ED speaks on new currency
President Emerson Mnangagwa says government took the decision to adopt its own currency to allow the economy to take off and have effective control of the monetary policy.
Chengetai Murimwa in Victoria Falls
He said while the multicurrency regime had helped to stabilise the economy, it did not give control of monetary policy and left the country at the mercy of United States dollar pricing which he said had been a root cause of inflation.
The President said the conditions were in place to have Zimbabwe have its own currency.
“When the majority earn in the local currency, but goods are priced in US dollars, the outcome will only ever be a two tiered economy: Stable and affordable prices for those with access to dollars, while the majority face an unrealistically high cost of living. This is unfair and unsustainable,” Mnangagwa said.

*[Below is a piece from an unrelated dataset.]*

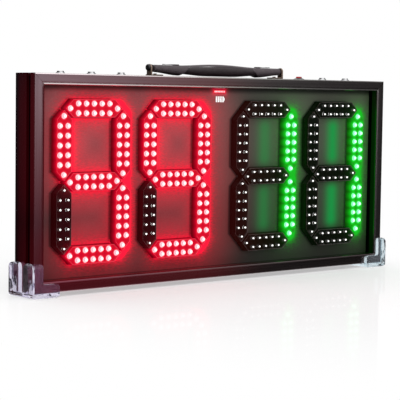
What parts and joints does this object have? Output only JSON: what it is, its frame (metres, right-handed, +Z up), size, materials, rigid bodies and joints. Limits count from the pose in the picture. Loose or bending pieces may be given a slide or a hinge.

He said there were issues to be dealt with before introducing the new currency and under Finance Minister, Professor Mthuli Ncube, a lot has since been achieved.
“Central to this was regaining control of our budget, through decreased spending, increased revenues and, for the first time in recent memory, budget surpluses. Under the careful guidance of Professor Ncube, this has been achieved.”
He said the Statutory Instrument to abolish the use of multiple currencies, and make the Zimbabwe dollar the sole legal tender with immediate effect is a key component of the transitional stabilisation programme and an important step in restoring normalcy to the economy.
The President said: “On a day to day basis, this will change very little. People will still be paid in RTGS dollar and bond notes, and goods and services will be priced in the same currency. Those holding Nostro accounts will still have access to those accounts in the currency they held.”